*EXERCISE INSTRUCTIONS*
Read the data and repeat all of it exactly.

*INPUT RECORDS*

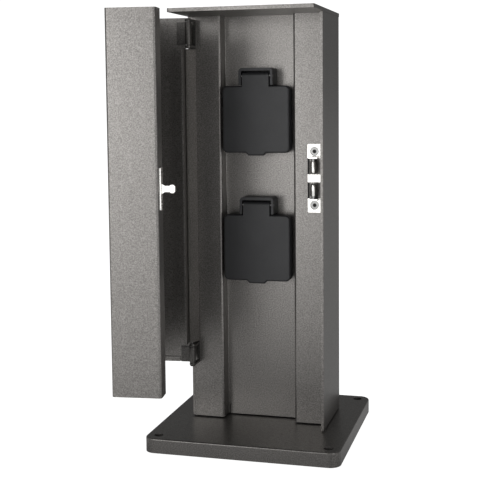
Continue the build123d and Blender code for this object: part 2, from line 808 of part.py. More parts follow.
for level, mid in socket_z.items():
    lid_top = mid + lid_tall / 2
    flange_top = mid + flange_side / 2
    pin_z = lid_top + lid_pin_rise
    ear_top = pin_z + ear_top_rise
    bar_bottom = ear_top - bar_thick
    corners = [
        (x * socket_screw_pitch / 2, mid + step * socket_screw_pitch / 2) for x in (-1, 1) for step in (-1, 1)
    ]
    contacts = [(x * contact_pitch / 2, mid) for x in (-1, 1)]

    with BuildPart() as gasket:
        with BuildSketch(facing(panel_y)):
            with Locations((0, mid)):
                RectangleRounded(flange_side, flange_side, flange_corner)
                Circle(ring_dia / 2 + cutout_play, mode=Mode.SUBTRACT)
            with Locations(*corners):
                Circle(socket_screw_dia / 2 + cutout_play, mode=Mode.SUBTRACT)
        extrude(amount=gasket_thick)
    save(gasket.part, f"socket_gasket_{level}")

    with BuildPart() as housing:
        with BuildSketch(facing(flange_back_y)):
            with Locations((0, mid)):
                RectangleRounded(flange_side, flange_side, flange_corner)
        extrude(amount=flange_thick)
        with BuildSketch(facing(barrel_back_y)):
            with Locations((0, mid)):
                Circle(ring_dia / 2)
        extrude(amount=barrel_back_y - ring_front_y)
        for start_y, end_y, foot_z in (
            (flange_back_y, flange_face_y, flange_top - ear_root),
            (flange_face_y, ear_front_y, lid_top + ear_leg_gap),
        ):
            with BuildSketch(facing(start_y)) as ear_face:
                with Locations((0, (foot_z + ear_top) / 2)):
                    Rectangle(2 * ear_outer, ear_top - foot_z)
                fillet(ear_face.vertices().group_by(Axis.Y)[-1], ear_corner)
            extrude(amount=start_y - end_y)
        with BuildSketch(facing(slot_back_y)):
            with Locations((0, (lid_top + bar_bottom) / 2)):
                Rectangle(2 * slot_half, bar_bottom - lid_top)
        extrude(amount=slot_back_y - ear_front_y, mode=Mode.SUBTRACT)
        with BuildSketch(facing(barrel_back_y)):
            with Locations((0, mid)):
                Circle(housing_bore_r)
        extrude(amount=barrel_back_y - ring_front_y, mode=Mode.SUBTRACT)
        with BuildSketch(Plane.YZ.offset(-ear_outer)):
            with Locations((pin_y, pin_z)):
                Circle(lid_pin_dia / 2 + thread_play)
        extrude(amount=2 * ear_outer, mode=Mode.SUBTRACT)
        with Locations(facing(flange_face_y)):
            with Locations(*corners):
                CounterSinkHole(
                    socket_screw_dia / 2 + thread_play, socket_screw_head / 2 + thread_play, flange_thick
                )
    save(housing.part, f"socket_housing_{level}")

    socket_screw = countersunk_screw(socket_screw_length, socket_screw_dia, socket_screw_head)
    with BuildPart() as screws:
        with Locations(facing(flange_face_y)):
            with Locations(*corners):
                add(socket_screw)
    save(screws.part, f"socket_screws_{level}")

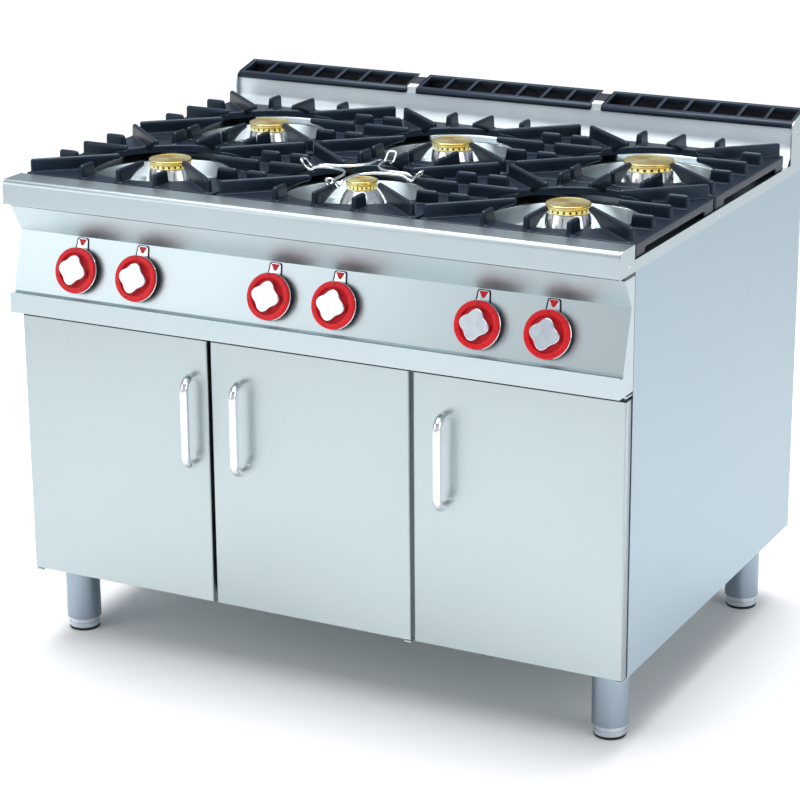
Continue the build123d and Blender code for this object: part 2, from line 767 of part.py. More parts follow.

*WRITTEN RESPONSE*
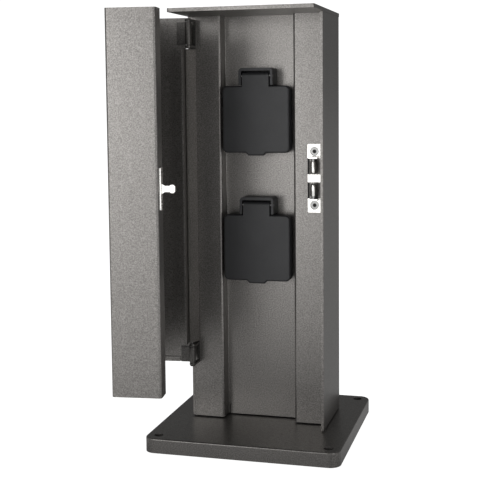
Continue the build123d and Blender code for this object: part 2, from line 808 of part.py. More parts follow.
for level, mid in socket_z.items():
    lid_top = mid + lid_tall / 2
    flange_top = mid + flange_side / 2
    pin_z = lid_top + lid_pin_rise
    ear_top = pin_z + ear_top_rise
    bar_bottom = ear_top - bar_thick
    corners = [
        (x * socket_screw_pitch / 2, mid + step * socket_screw_pitch / 2) for x in (-1, 1) for step in (-1, 1)
    ]
    contacts = [(x * contact_pitch / 2, mid) for x in (-1, 1)]

    with BuildPart() as gasket:
        with BuildSketch(facing(panel_y)):
            with Locations((0, mid)):
                RectangleRounded(flange_side, flange_side, flange_corner)
                Circle(ring_dia / 2 + cutout_play, mode=Mode.SUBTRACT)
            with Locations(*corners):
                Circle(socket_screw_dia / 2 + cutout_play, mode=Mode.SUBTRACT)
        extrude(amount=gasket_thick)
    save(gasket.part, f"socket_gasket_{level}")

    with BuildPart() as housing:
        with BuildSketch(facing(flange_back_y)):
            with Locations((0, mid)):
                RectangleRounded(flange_side, flange_side, flange_corner)
        extrude(amount=flange_thick)
        with BuildSketch(facing(barrel_back_y)):
            with Locations((0, mid)):
                Circle(ring_dia / 2)
        extrude(amount=barrel_back_y - ring_front_y)
        for start_y, end_y, foot_z in (
            (flange_back_y, flange_face_y, flange_top - ear_root),
            (flange_face_y, ear_front_y, lid_top + ear_leg_gap),
        ):
            with BuildSketch(facing(start_y)) as ear_face:
                with Locations((0, (foot_z + ear_top) / 2)):
                    Rectangle(2 * ear_outer, ear_top - foot_z)
                fillet(ear_face.vertices().group_by(Axis.Y)[-1], ear_corner)
            extrude(amount=start_y - end_y)
        with BuildSketch(facing(slot_back_y)):
            with Locations((0, (lid_top + bar_bottom) / 2)):
                Rectangle(2 * slot_half, bar_bottom - lid_top)
        extrude(amount=slot_back_y - ear_front_y, mode=Mode.SUBTRACT)
        with BuildSketch(facing(barrel_back_y)):
            with Locations((0, mid)):
                Circle(housing_bore_r)
        extrude(amount=barrel_back_y - ring_front_y, mode=Mode.SUBTRACT)
        with BuildSketch(Plane.YZ.offset(-ear_outer)):
            with Locations((pin_y, pin_z)):
                Circle(lid_pin_dia / 2 + thread_play)
        extrude(amount=2 * ear_outer, mode=Mode.SUBTRACT)
        with Locations(facing(flange_face_y)):
            with Locations(*corners):
                CounterSinkHole(
                    socket_screw_dia / 2 + thread_play, socket_screw_head / 2 + thread_play, flange_thick
                )
    save(housing.part, f"socket_housing_{level}")

    socket_screw = countersunk_screw(socket_screw_length, socket_screw_dia, socket_screw_head)
    with BuildPart() as screws:
        with Locations(facing(flange_face_y)):
            with Locations(*corners):
                add(socket_screw)
    save(screws.part, f"socket_screws_{level}")

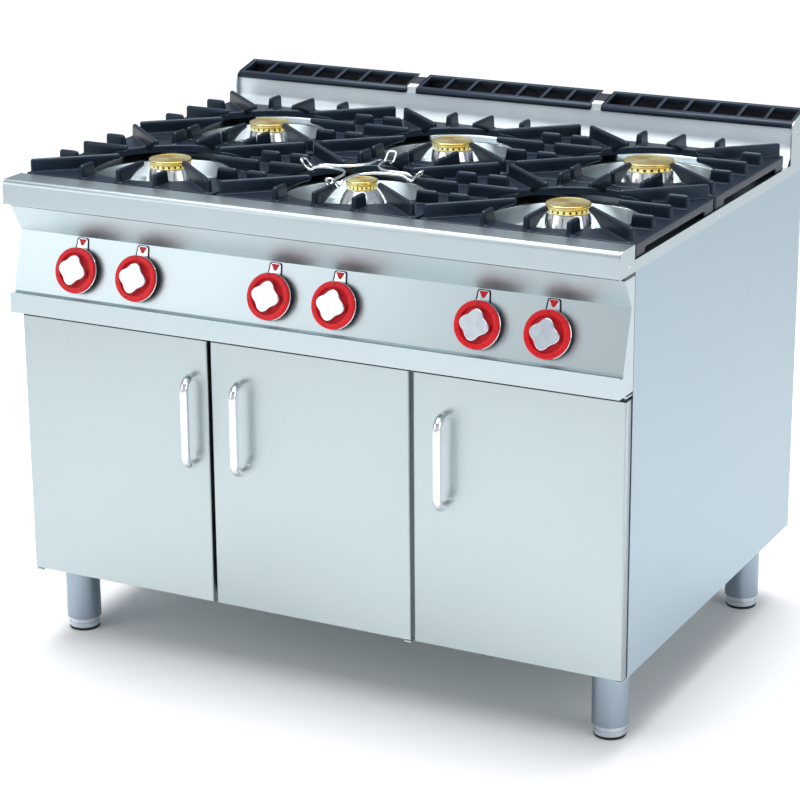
Continue the build123d and Blender code for this object: part 2, from line 767 of part.py. More parts follow.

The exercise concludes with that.